I watched a presentation back in the early aughts by Google’s then-head of ad sales, industry legend Tim Armstrong. Armstrong laid out the company’s BHAG (Big Hairy Audacious Goal): Google would someday capture $100 billion of the trillion dollars spent globally each year by marketers on advertising and promotion.

Of course, since Google’s entire business in those days was limited to search, Armstrong acknowledged that to achieve that goal, Google would eventually need to capture a portion of TV ad dollars. That money was historically limited in the U.S. to a dozen or so substantial television broadcast and programming companies that resided at advertising’s “adult table,” one firmly ensconced in a virtually impenetrable velvet rope.

But things have changed.

In 2006, Google bought YouTube, what was then a user-generated video sharing platform, which has grown it into one of the world’s dominant ad-supported video platforms. Last year, Alphabet, Google’s parent company, generated revenue in excess of $250 billion, virtually all from advertising -- but still generating very little revenue so far from traditional TV ad budgets.

That's no longer going to be the case.
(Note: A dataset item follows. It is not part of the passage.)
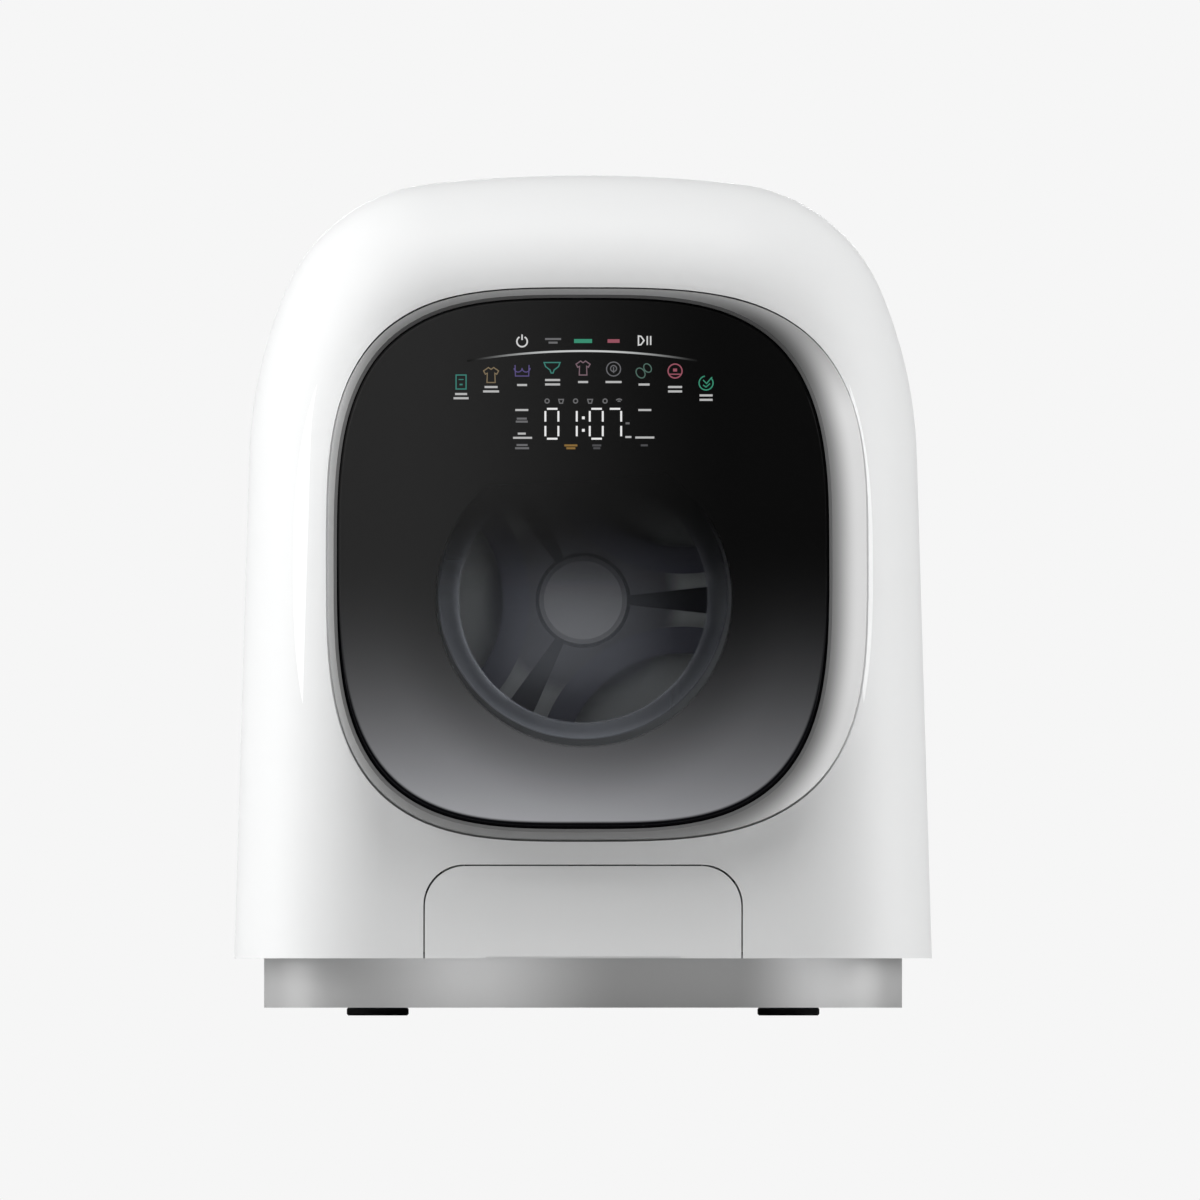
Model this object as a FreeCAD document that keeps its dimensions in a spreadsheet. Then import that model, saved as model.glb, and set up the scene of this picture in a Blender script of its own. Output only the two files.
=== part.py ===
"""Wall mounted mini washing machine: a front loader with a leaning glass door, a direct
drive drum, a detergent drawer under the door and a low plinth with four rubber feet.

Millimetres. The origin is the bottom centre of the whole machine, +Z is up, the door
faces -Y and the wall is on the +Y side.
"""
import FreeCAD, Part
import math
import os
import re
from types import SimpleNamespace

import Sketcher
from FreeCAD import Placement, Rotation, Vector

# ---------------------------------------------------------------- driving dimensions
SIZES = {
    # outside form
    "body_width": 445,
    "body_height": 499.5,
    "overall_depth": 336,
    "crown_radius": 883,       # nearly flat top
    "shoulder_radius": 112,
    "shoulder_turn": 67,       # slope where the shoulder becomes the flank
    "flank_radius": 294,
    "side_draft": 1.7,         # lean of the straight sides
    "front_round": 90,         # the front blends into the sides and the top
    "skin_wall": 3,
    # plinth and feet
    "plinth_height": 31.5,
    "plinth_inset": 19,
    "plinth_wall": 2.5,
    "plinth_back": 8,          # the plinth stands this far in front of the back
    "plinth_back_corner": 12,
    "plinth_floor": 3,
    "plinth_post_radius": 7,
    "foot_height": 5,
    "foot_radius": 19.75,
    "foot_pitch_wide": 262,
    "foot_pitch_deep": 210,
    "foot_middle": 15,         # the feet's centre lies this far behind the middle
    "foot_stud_radius": 4,
    "foot_stud_length": 12,
    # door, in its own frame: x across, n out of the door, v up along it
    "door_lean": 6,
    "door_middle": 290.5,      # height of the glass centre
    "glass_width": 314,
    "glass_height": 340.5,
    "glass_drop": 4.4,         # the glass sits this far below the middle of the door
    "glass_power": 3.25,
    "glass_thick": 4,
    "glass_edge": 2,           # bevel round the glass
    "rim_hinge": 6,            # how far the frame reaches past the glass on each side
    "rim_grip": 24,
    "rim_top": 8.15,
    "rim_foot": 4.85,
    "door_power": 3.3,
    "door_proud": 22,          # glass face in front of the body surface
    "door_shoulder": 2,        # where the frame starts to slope towards the glass
    "door_wall": 3,
    "door_gap": 1.2,
    "door_ledge": 5,           # seat under the edge of the glass
    "door_ledge_thick": 2.5,
    "pocket_depth": 26,
    "pocket_clearance": 2,
    "liner_thick": 3,
    "glass_rim": 2.2,          # frame metal left round the glass
    "glass_fit": 0.2,
    "door_boss": 4.5,
    "door_screw_inset": 13,
    "grip_side_inset": 31,     # the frame slopes more on the grip side, so its screws sit further in
    "grip_height": 76,
    "grip_width": 14,
    "grip_depth": 12,
    "grip_low": -18,
    "notch_half": 12,
    "notch_front": 1,
    # hinge of the door
    "hinge_inset": 5,          # from the door's left edge to the pin
    "hinge_sink": 3,           # pin axis behind the body surface
    "hinge_length": 70,
    "hinge_plate_left": 4,
    "hinge_plate_right": 12,
    "hinge_plate_thick": 2,
    "hinge_ear_half": 2.25,
    "hinge_screw_rise": 15,
    "hinge_foot": 12,
    "hinge_ear": 10,
    "knuckle_radius": 3.6,
    "pin_radius": 2,
    "pin_fit": 0.05,
    "hinge_leaf": 26,
    "hinge_leaf_thick": 2,
    # door lock
    "lock_x": 147.5,
    "striker_width": 10,
    "striker_thick": 2,
    "striker_reach": 19,
    "striker_hole": 3.4,
    "striker_swing": 4,        # the striker's tip swings out this far as the door opens
    "striker_slot": 3,
    "lock_bolt_radius": 2.5,
    "lock_bolt_length": 22,
    "lock_bolt_travel": 8,
    "lock_width": 28,
    "lock_height": 46,
    "lock_depth": 18,
    # display behind the glass
    "display_width": 184,
    "display_inset": 17.85,    # from the upper edge of the glass
    "display_height": 72,
    "display_board_thick": 1.6,
    "chip_half": 18,
    "chip_thick": 3,
    "chip_rise": 8,
    "chip_height": 12,
    # bowl glass and porthole
    "bowl_radius": 95,
    "bowl_back_radius": 80,
    "bowl_depth": 41,
    "bowl_wall": 3.5,
    "bowl_flange": 7,
    "bowl_flange_thick": 4,
    "porthole_radius": 113.5,
    "gasket_wall": 2.5,
    "gasket_lip_thick": 1.4,
    "gasket_lip": 6,
    "gasket_bead": 0.8,
    # drum and tub
    "drum_height": 265,
    "drum_radius": 136,
    "drum_wall": 1.2,
    "depth_beside_drum": 186,  # door, motor and services take this much of the whole depth
    "drum_mouth": 100,
    "drum_lip": 8,
    "drum_back_thick": 2,
    "tub_gap": 10,
    "tub_wall": 3,
    "tub_front_gap": 8,
    "drum_front_gap": 7,
    "tub_mouth": 104,
    "tub_collar": 4,
    "tub_rear_length": 99,     # inside depth of the rear half of the tub
    "tub_flange": 8,
    "tub_flange_thick": 4,
    "seal_groove": 2.5,
    "lug_radius": 16,
    "lug_thick": 6,
    "stator_boss": 5.5,
    "stator_screw": 2.4,
    "spider_space": 14,
    "spider_thick": 8,
    "spider_arm": 16,
    "tub_back_thick": 4,
    "tub_rib": 6,
    "tub_rib_thick": 3,
    "rotor_window_in": 34,
    "rotor_window_out": 66,
    "rotor_window_half": 7,
    "hub_radius": 34,
    "hub_length": 30,
    "vane_radius": 94,
    "vane_offset": 128,
    "vane_width": 17,
    "vane_height": 30,
    "spoke_inner": 6,
    "spoke_outer": 18,
    "spoke_rise": 4,
    "ring_radius": 84,
    "hub_cap_radius": 29,
    "hub_cap_height": 9,
    # shaft, bearings and motor
    "shaft_radius": 10,
    "bearing_radius": 23.5,
    "bearing_width": 11,
    "seal_radius": 25,
    "seal_width": 5,
    "stator_inner": 40,
    "stator_outer": 78,
    "stator_width": 14,
    "stator_yoke": 12,
    "tooth_width": 6,
    "coil_width": 11,
    "rotor_gap": 1,
    "magnet_thick": 3,
    "rotor_wall": 2.5,
    "rotor_depth": 26,
    "rotor_bolt_radius": 6.5,
    # isolators
    "lug_circle": 163,
    "isolator_radius": 14,
    "isolator_length": 18,
    "post_radius": 10,
    "isolator_bolt_radius": 4,
    "bolt_fit": 0.05,
    "bolt_hold": 14,
    # rear frame, cover and service tray
    "frame_wall": 3,
    "frame_recess": 5,
    "frame_fit": 0.4,
    "access_lip": 6,
    "boss_radius": 7,
    "boss_length": 20,
    "boss_inset": 8,
    "rim_screw_low": 75,
    "rim_screw_middle": 210,
    "rim_screw_high": 345,
    "rim_screw_top": 70,
    "cover_screw_circle": 107,
    "vent_start": 46,
    "vent_length": 42,
    "vent_width": 4,
    "wall_pitch_wide": 300,
    "wall_pitch_high": 340,
    "wall_middle": 270,
    "wall_pad_radius": 22,
    "wall_hole_radius": 5.5,
    "access_radius": 100,
    "cover_radius": 112,
    "cover_thick": 3,
    "tray_width": 150,
    "tray_bottom": 50,
    "tray_height": 60,
    "tray_depth": 30,
    "tray_wall": 2.5,
    "tray_flange": 8,
    "tray_rim": 8,
    "tray_screw_rise": 28,
    "screw_radius": 1.9,
    "screw_head_radius": 4,
    "screw_head_height": 2,
    "screw_length": 12,
    "screw_fit": 0.1,
    # drawer and detergent tank
    "drawer_half_width": 101,
    "drawer_top": 95.4,
    "drawer_corner": 26,
    "drawer_gap": 0.9,
    "pan_thick": 4,
    "guide_wall": 2,
    "tank_half_width": 88,
    "tank_top": 86,
    "depth_beside_tank": 186,  # the drawer front and the pump behind the tank
    "tank_wall": 2.5,
    "tank_clearance": 0.3,
    "filler_width": 44,
    "filler_length": 24,
    "flap_thick": 2.5,
    "flap_y": -88,
    "flap_half": 23,
    "flap_reach": 28,
    "flap_barrel": 2.2,
    "flap_pin": 1.2,
    "recess_half": 62,         # finger recess under the drawer front
    "recess_height": 1.2,
    "recess_lip": 4,
    "recess_depth": 5.2,
    "recess_rise": 11,
    "guide_height": 28,
    "guide_beyond": 12,
    "dock_radius": 4,
    "dock_length": 8,
    "dock_x": 0,
    "dock_z": 52,
    "dosing_half": 26,
    "dosing_length": 34,
    "dosing_hose_radius": 4,
    "socket_length": 13,
    # pump, valve and hoses
    "pump_x": 45,
    "pump_y": 74,
    "pump_height": 74,
    "volute_radius": 27,
    "volute_width": 22,
    "volute_wall": 3,
    "pump_motor_radius": 20,
    "pump_motor_length": 36,
    "hose_radius": 9.5,
    "hose_wall": 2.5,
    "impeller_radius": 19,
    "impeller_shaft": 2,
    "impeller_hold": 14,
    "pump_stub": 8,
    "sump_bend": 18,
    "spigot_flange": 5,
    "valve_x": -50,
    "valve_height": 74,
    "valve_size": 32,
    "valve_depth": 25,
    "valve_stub": 6,
    "coil_radius": 11,
    "coil_length": 20,
    "fill_bend": 12,
    "inlet_radius": 13.2,
    "stub_length": 24,
    "stub_collar": 1.6,
    "stub_step": 0.5,
    "spigot_radius": 10,
    "fill_hose_radius": 6,
    "fill_hose_x": -96,
    "fill_rise": 85,
    "filler_stub": 10,
    "spout_length": 13,
    "spout_wall": 3,
    "socket_wall": 2.5,
    "thin_hose_wall": 1.5,
    "seated": 8,               # how far the sump hose reaches into the spout
    "heater_plug": 25,
    "heater_plug_half": 3.5,
    "heater_radius": 2.5,
    "heater_half": 20,
    "heater_setback": 38,      # the loop turns this far behind the front of the tub
    "gland_radius": 8,
    "gland_x": 3,
    # electronics
    "board_x": 90,
    "board_width": 66,
    "board_length": 110,
    "board_box_height": 30,
    "board_box_bottom": 434,
    "board_wall": 2,
    "board_rise": 5,
    "board_thick": 1.6,
    "part_inset": 10,          # relays and capacitors on the board, in rows that grow lower
    "part_pitch_wide": 26,
    "part_pitch_long": 30,
    "part_width": 16,
    "part_length": 20,
    "part_height": 16,
    "part_step": 2.5,
    # clearances between pieces on different bodies
    "run_gap": 0.3,
}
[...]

YouTube recently announced that U.S. viewers would, for the first time, be able to watch full seasons of TV shows on YouTube for free -- with ads. The lineup consists of over 4,000 shows and growing.

Google nailed it. This move allows them to capture U.S. TV ad dollars by serving up free, popular shows with 15- and 30-second ads to over 135 million U.S. users who view YouTube each month on connected TVs. Google is taking no chances on being the oddball at the TV ad party. It has been a long-term partner of both Nielsen and Comscore, and already receives more ad spend from each and every major agency holding company than any other media supplier in the world. This announcement just brought them to the helm of the TV ad table.

Of course, big tech elbowing into the TV ad business isn’t new. Amazon’s IMDb TV has been in the free, ad-supported TV world for several years -- Amazon Prime now has the NFL, its Twitch is becoming a real challenger to YouTube (particularly among video gamers) and sales of its latter two units are helmed by well-regarded former Turner exec Walker Jacobs, who knows his way well around the velvet-roped TV ad table.

There’s no question the TV ad industry has undergone enormous change over the past 10 years: connected TVs, streaming, consolidation, viewership erosion have all had big impacts. However, in my view, all of this will pale in comparison to what it will be like for television network groups to have to share their TV ad table with Google.

Watch out. More will change in the TV ad industry in the next three years than the 10 years before.